Stated goal -> How does the data below read from its first line through the line containing "import Module from 'manifold-3d';"? Print those lines exactly.

Dataset section ->
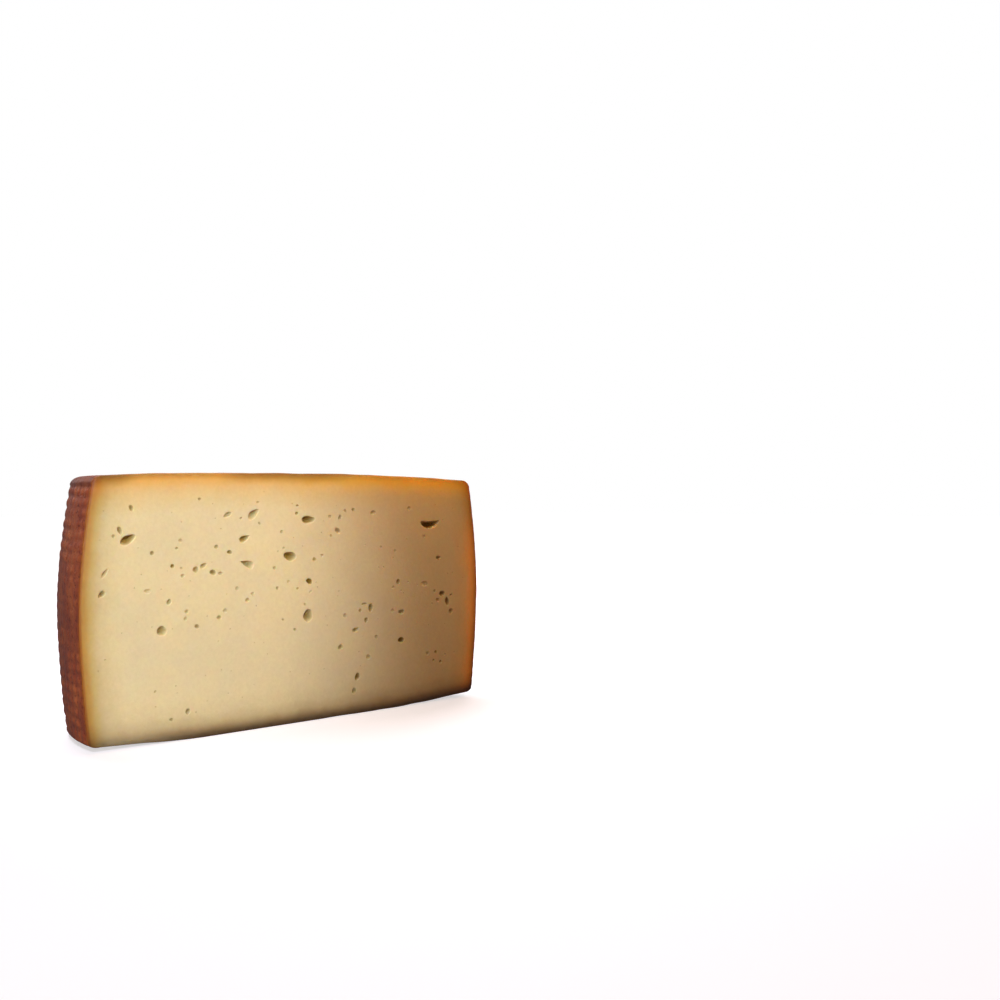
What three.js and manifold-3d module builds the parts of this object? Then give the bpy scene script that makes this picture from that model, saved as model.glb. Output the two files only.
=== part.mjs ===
// Half a wheel of hard sheep's milk cheese, cut straight through the middle and standing on its base.
// Millimetres, +Z up. The cut face looks along -Y and the round heel along +Y. The origin is on the
// surface that the cheese rests on, under the middle of its bounding box, so the wheel's own axis
// stands on the cut face at y = -CUT_BACK.

import * as THREE from 'three';
import { mergeVertices } from 'three/addons/utils/BufferGeometryUtils.js';
import Module from 'manifold-3d';

// The wheel
const DIAMETER = 200; // over the nubs of the mould's print, where the heel is widest
const HEIGHT = 107;
const WIDEST_AT = HEIGHT / 2;
const TOP_PULL_IN = 5.5; // the heel's radius is this much less at the top
const BASE_PULL_IN = 3.8; // and this much less at the base
const HEEL_POWER = 1.8; // 1 is a cone, 2 an arc

// The rims, as quarter ellipses
const TOP_RIM = { across: 4, tall: 4 };
const BASE_RIM = { across: 4.5, tall: 3 };
const RIM_STEPS = 3;

// The top sags a little towards its rim. The base rests flat in the middle and lifts towards its rim.
const TOP_SAG = 2.6;
const TOP_SAG_POWER = 3;
const BASE_FLAT_RADIUS = 50;
const BASE_LIFT = 2.9;
const BASE_LIFT_POWER = 1.25;
const FACE_RINGS = [0.45, 0.75]; // as shares of the face's radius

// The mould's print on the heel: a net of small nubs
const NUB_COLUMNS = 132; // round the whole wheel, 4.8 mm apart
const NUB_ROWS = 23; // up the heel, 4.3 mm apart
const NUB_HEIGHT = 0.6;

// Eyes: the small holes that show on the cut face
const EYE_DEPTH = 0.45; // as a share of the hole's mean width
const EYE_SUNK = 0.25; // how far its middle lies behind the face, as a share of its depth
const LARGE_EYE = 4; // mm; an eye this long gets more sides
const EYE_SIDES = { large: 12, small: 8 };
const EYE_RINGS = { large: 6, small: 4 };
const EYE_WOBBLE = 0.12;
const EYE_SEED = 20;

// x and z of the middle on the cut face, length and width, lean in degrees anticlockwise as seen from
// the front, and taper: how much narrower the end that the lean points to is (negative: wider).
const EYES = [
  { x: -81.0, z: 80.7, long: 6.2, wide: 2.8, lean: 27, taper: 0.5 },
  { x: -67.4, z: 44.9, long: 3.8, wide: 3.4 },
  { x: -8.0, z: 71.7, long: 6.1, wide: 3.4, lean: -10, taper: -0.15 },
  { x: 1.4, z: 87.7, long: 6.7, wide: 3.0, lean: 4, taper: 0.3 },
  { x: -30.0, z: 80.0, long: 4.7, wide: 2.2, lean: 28, taper: 0.5 },
  { x: -28.7, z: 69.2, long: 5.9, wide: 2.4, lean: -16, taper: -0.5 },
  { x: -25.4, z: 90.4, long: 5.6, wide: 2.8, lean: 24, taper: 0.3 },
  { x: 2.0, z: 60.7, long: 3.3, wide: 2.0, lean: -24 },
  { x: 1.3, z: 45.9, long: 5.2, wide: 4.4, lean: 90 },
  { x: 69.9, z: 84.7, long: 11.4, wide: 3.0, lean: 5, taper: 0.3 },
  { x: 53.2, z: 31.2, long: 3.7, wide: 1.9 },
  { x: -44.6, z: 66.9, long: 3.3, wide: 2.0, lean: -12 },
  { x: -52.3, z: 68.1, long: 2.8, wide: 2.3, lean: 30 },
  { x: -48.8, z: 69.8, long: 2.9, wide: 1.5, lean: 30 },
  { x: -37.9, z: 90.0, long: 3.9, wide: 1.9, lean: 20 },
  { x: -37.0, z: 74.4, long: 2.3, wide: 1.6 },
  { x: -64.2, z: 55.9, long: 2.5, wide: 2.0, lean: 55 },
  { x: -91.3, z: 60.4, long: 3.4, wide: 1.7, lean: 38, taper: -0.3 },
  { x: -90.6, z: 68.5, long: 4.0, wide: 1.1, lean: 55 },
  { x: -84.2, z: 84.2, long: 2.8, wide: 1.9, lean: 110 },
  { x: -79.9, z: 93.1, long: 2.4, wide: 1.9, lean: 80 },
  { x: 16.8, z: 82.6, long: 3.3, wide: 2.1, lean: -24 },
  { x: 18.0, z: 88.5, long: 2.5, wide: 1.9, lean: 65 },
  { x: 51.0, z: 58.4, long: 2.9, wide: 2.3 },
  { x: 52.8, z: 44.1, long: 3.5, wide: 1.9 },
  { x: 34.9, z: 47.3, long: 4.2, wide: 2.4, lean: 82 },
  { x: 32.4, z: 41.6, long: 2.4, wide: 2.1, lean: 60 },
  { x: 26.2, z: 37.7, long: 3.9, wide: 1.7, lean: 12 },
  { x: 18.1, z: 30.8, long: 2.7, wide: 2.2 },
  { x: 27.5, z: 16.9, long: 3.3, wide: 2.7 },
  { x: 25.8, z: 10.8, long: 2.7, wide: 2.2 },
  { x: -56.1, z: 12.0, long: 2.5, wide: 2.1, lean: 70 },
  { x: 74.8, z: 68.9, long: 3.1, wide: 1.9 },
  { x: 77.7, z: 50.3, long: 2.6, wide: 1.9 },
  { x: 83.7, z: 42.5, long: 2.4, wide: 1.9 },
  { x: 36.5, z: 90.3, long: 2.9, wide: 1.8, lean: 10 },
];

const CUT_BACK = DIAMETER / 4;

const wasm = await Module();
wasm.setup();

// The same numbers from 0 to 1 on every run
function seededRandom(seed) {
  let state = seed;
  return () => {
    state = (state * 1664525 + 1013904223) % 4294967296;
    return state / 4294967296;
  };
}

function solidOf(geometry) {
  geometry.deleteAttribute('normal');
  geometry.deleteAttribute('uv');
  const merged = mergeVertices(geometry);
  const vertProperties = new Float32Array(merged.attributes.position.array);
  const triVerts = new Uint32Array(merged.index.array);
  return new wasm.Manifold(new wasm.Mesh({ numProp: 3, vertProperties, triVerts }));
}

function geometryOf(solid) {
  const mesh = solid.getMesh();
  const geometry = new THREE.BufferGeometry();
  geometry.setAttribute('position', new THREE.BufferAttribute(mesh.vertProperties, 3));
  geometry.setIndex(new THREE.BufferAttribute(mesh.triVerts, 1));
  return geometry;
}

// The heel's radius between the nubs
function heelRadius(z) {
  const up = z > WIDEST_AT;
  const away = Math.abs(z - WIDEST_AT) / (up ? HEIGHT - WIDEST_AT : WIDEST_AT);
  return DIAMETER / 2 - NUB_HEIGHT - (up ? TOP_PULL_IN : BASE_PULL_IN) * away ** HEEL_POWER;
}

function topHeight(radius) {
  return HEIGHT - TOP_SAG * (radius / (DIAMETER / 2)) ** TOP_SAG_POWER;
}

function baseHeight(radius) {
  const out = Math.max(0, radius - BASE_FLAT_RADIUS) / (DIAMETER / 2 - BASE_FLAT_RADIUS);
  return BASE_LIFT * out ** BASE_LIFT_POWER;
}

// Rings of the base or top face, from the axis to the rim, then round the rim's quarter ellipse to the
// heel. direction is 1 where the rim rises from the face and -1 where it falls.
function faceProfile(faceHeight, faceRadius, rim, direction, rings) {
  const profile = rings.map((radius) => ({ radius, z: faceHeight(radius) }));
  const edgeHeight = faceHeight(faceRadius);
  const heelHeight = edgeHeight + direction * rim.tall;
  const across = heelRadius(heelHeight) - faceRadius;
  for (let step = 0; step <= RIM_STEPS; step++) {
    const turn = ((Math.PI / 2) * step) / RIM_STEPS;
    profile.push({
      radius: faceRadius + across * Math.sin(turn),
      z: edgeHeight + direction * rim.tall * (1 - Math.cos(turn)),
    });
  }
  return profile;
}

// The whole wheel. The heel is a net of square cells, each a low four-sided nub. The cells' corners
// lie half a cell off the cut, which so passes through the middles of two columns of nubs.
function wheelGeometry() {
  const baseEdge = heelRadius(0) - BASE_RIM.across;
  const topEdge = heelRadius(HEIGHT) - TOP_RIM.across;
  const baseRings = [BASE_FLAT_RADIUS, BASE_FLAT_RADIUS + (baseEdge - BASE_FLAT_RADIUS) / 2];
  const topRings = FACE_RINGS.map((share) => share * topEdge);
  const base = faceProfile(baseHeight, baseEdge, BASE_RIM, 1, baseRings);
  const top = faceProfile(topHeight, topEdge, TOP_RIM, -1, topRings).reverse();
  const heelFoot = base.at(-1).z;
  const rowHeight = (top[0].z - heelFoot) / NUB_ROWS;

  const points = [];
  const triangles = [];
  const turnOf = (column) => (2 * Math.PI * column) / NUB_COLUMNS;
  const add = (radius, turn, z) => {
    points.push(radius * Math.cos(turn), radius * Math.sin(turn), z);
    return points.length / 3 - 1;
  };
  const addRing = ({ radius, z }) => {
    const first = points.length / 3;
    for (let column = 0; column < NUB_COLUMNS; column++) add(radius, turnOf(column - 0.5), z);
    return (column) => first + (column % NUB_COLUMNS);
  };
  const joinRings = (low, high) => {
    for (let column = 0; column < NUB_COLUMNS; column++) {
      triangles.push(low(column), low(column + 1), high(column + 1));
      triangles.push(low(column), high(column + 1), high(column));
    }
  };

  const baseMiddle = add(0, 0, 0);
  const baseLoops = base.map(addRing);
  for (let column = 0; column < NUB_COLUMNS; column++) {
    triangles.push(baseMiddle, baseLoops[0](column + 1), baseLoops[0](column));
  }
  for (let ring = 1; ring < baseLoops.length; ring++) joinRings(baseLoops[ring - 1], baseLoops[ring]);

  let below = baseLoops.at(-1);
  const topLoops = [];
  for (let row = 0; row < NUB_ROWS; row++) {
    const isLast = row === NUB_ROWS - 1;
    const z = heelFoot + rowHeight * (row + 1);
    const above = addRing(isLast ? top[0] : { radius: heelRadius(z), z });
    if (isLast) topLoops.push(above);
    const nubZ = z - rowHeight / 2;
    for (let column = 0; column < NUB_COLUMNS; column++) {
      const nub = add(heelRadius(nubZ) + NUB_HEIGHT, turnOf(column), nubZ);
      triangles.push(below(column), below(column + 1), nub);
      triangles.push(below(column + 1), above(column + 1), nub);
      triangles.push(above(column + 1), above(column), nub);
      triangles.push(above(column), below(column), nub);
    }
    below = above;
  }

  for (const ring of top.slice(1)) {
    topLoops.push(addRing(ring));
    joinRings(topLoops.at(-2), topLoops.at(-1));
  }
  const topMiddle = add(0, 0, HEIGHT);
  for (let column = 0; column < NUB_COLUMNS; column++) {
    triangles.push(topMiddle, topLoops.at(-1)(column), topLoops.at(-1)(column + 1));
  }

  const geometry = new THREE.BufferGeometry();
  geometry.setAttribute('position', new THREE.Float32BufferAttribute(points, 3));
  geometry.setIndex(triangles);
  return geometry;
}

// One eye, as an uneven egg that the cut face passes through
function eyeGeometry({ x, z, long, wide, lean = 0, taper = 0 }, random) {
  const size = long >= LARGE_EYE ? 'large' : 'small';
  const geometry = new THREE.SphereGeometry(1, EYE_SIDES[size], EYE_RINGS[size]);
  const depth = EYE_DEPTH * Math.sqrt(long * wide);
  const phase = 2 * Math.PI * random();
  const position = geometry.attributes.position;
  for (let i = 0; i < position.count; i++) {
    const point = new THREE.Vector3().fromBufferAttribute(position, i);
    const around = Math.atan2(point.z, point.x);
    const uneven = 1 + EYE_WOBBLE * Math.sin(3 * around + phase);
    point.z *= 1 - taper * point.x;
    point.multiply(new THREE.Vector3((uneven * long) / 2, depth, (uneven * wide) / 2));
    position.setXYZ(i, point.x, point.y, point.z);
  }
  geometry.rotateY(THREE.MathUtils.degToRad(-lean));
  geometry.translate(x, EYE_SUNK * depth, z);
  return geometry;
}

function halfWheel() {
  const backHalf = new THREE.BoxGeometry(2 * DIAMETER, DIAMETER, 3 * HEIGHT);
  backHalf.translate(0, DIAMETER / 2, HEIGHT / 2);
  const random = seededRandom(EYE_SEED);
  let solid = solidOf(wheelGeometry()).intersect(solidOf(backHalf));
  for (const eye of EYES) solid = solid.subtract(solidOf(eyeGeometry(eye, random)));
  return geometryOf(solid);
}

const cheese = new THREE.MeshStandardMaterial({ color: 0xdccb9f, roughness: 0.6, metalness: 0 });
const half = new THREE.Mesh(halfWheel(), cheese);
half.name = 'half_wheel';
half.position.y = -CUT_BACK;

const pecorino = new THREE.Group();
pecorino.add(half);

export default pecorino;
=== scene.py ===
"""Half a wheel of hard sheep's milk cheese: its looks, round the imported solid.

Sizes are in millimetres, and MM turns them into Blender's metres. Shapes are worked out in the wheel's
own axes: x along the cut face, y into the cheese and z up, with the wheel's axis at x = y = 0. The part's
frame has the same directions, and its origin is CUT_BACK further into the cheese.
"""

import math

import bpy
import numpy as np
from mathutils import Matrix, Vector
from mathutils.geometry import delaunay_2d_cdt


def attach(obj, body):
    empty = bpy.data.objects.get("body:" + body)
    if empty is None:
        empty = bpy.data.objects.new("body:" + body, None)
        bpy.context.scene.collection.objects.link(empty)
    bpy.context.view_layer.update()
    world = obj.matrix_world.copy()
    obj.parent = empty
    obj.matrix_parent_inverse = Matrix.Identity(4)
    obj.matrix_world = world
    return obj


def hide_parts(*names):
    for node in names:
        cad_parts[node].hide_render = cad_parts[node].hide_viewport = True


MM = 0.001

# The wheel, as the solid has it
DIAMETER = 200.0  # over the nubs of the mould's print
HEIGHT = 107.0
WIDEST_AT = HEIGHT / 2
TOP_PULL_IN = 5.5
BASE_PULL_IN = 3.8
HEEL_POWER = 1.8
TOP_RIM = (4.0, 4.0)  # across and tall
BASE_RIM = (3.6, 2.2)
TOP_SAG, TOP_SAG_POWER = 2.6, 3
BASE_FLAT_RADIUS = 50.0
BASE_LIFT, BASE_LIFT_POWER = 2.9, 1.25
CUT_BACK = DIAMETER / 4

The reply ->
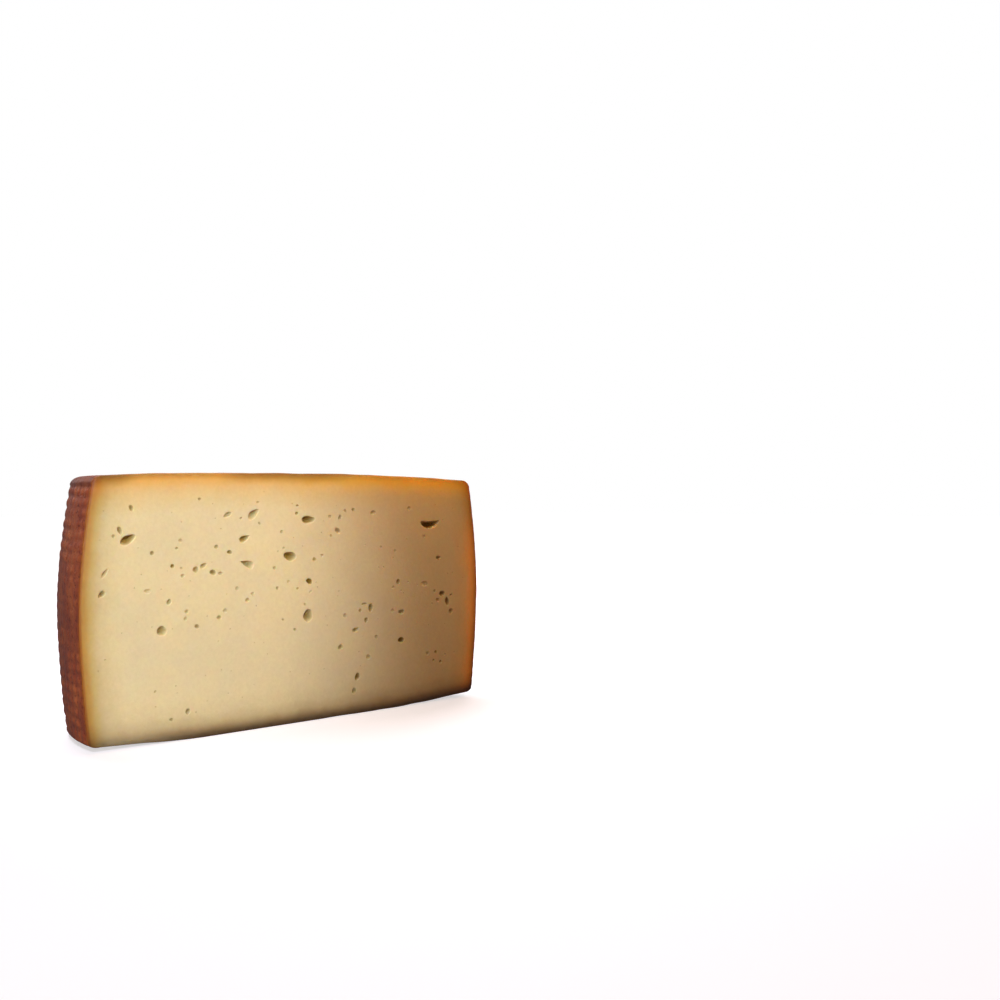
What three.js and manifold-3d module builds the parts of this object? Then give the bpy scene script that makes this picture from that model, saved as model.glb. Output the two files only.
=== part.mjs ===
// Half a wheel of hard sheep's milk cheese, cut straight through the middle and standing on its base.
// Millimetres, +Z up. The cut face looks along -Y and the round heel along +Y. The origin is on the
// surface that the cheese rests on, under the middle of its bounding box, so the wheel's own axis
// stands on the cut face at y = -CUT_BACK.

import * as THREE from 'three';
import { mergeVertices } from 'three/addons/utils/BufferGeometryUtils.js';
import Module from 'manifold-3d';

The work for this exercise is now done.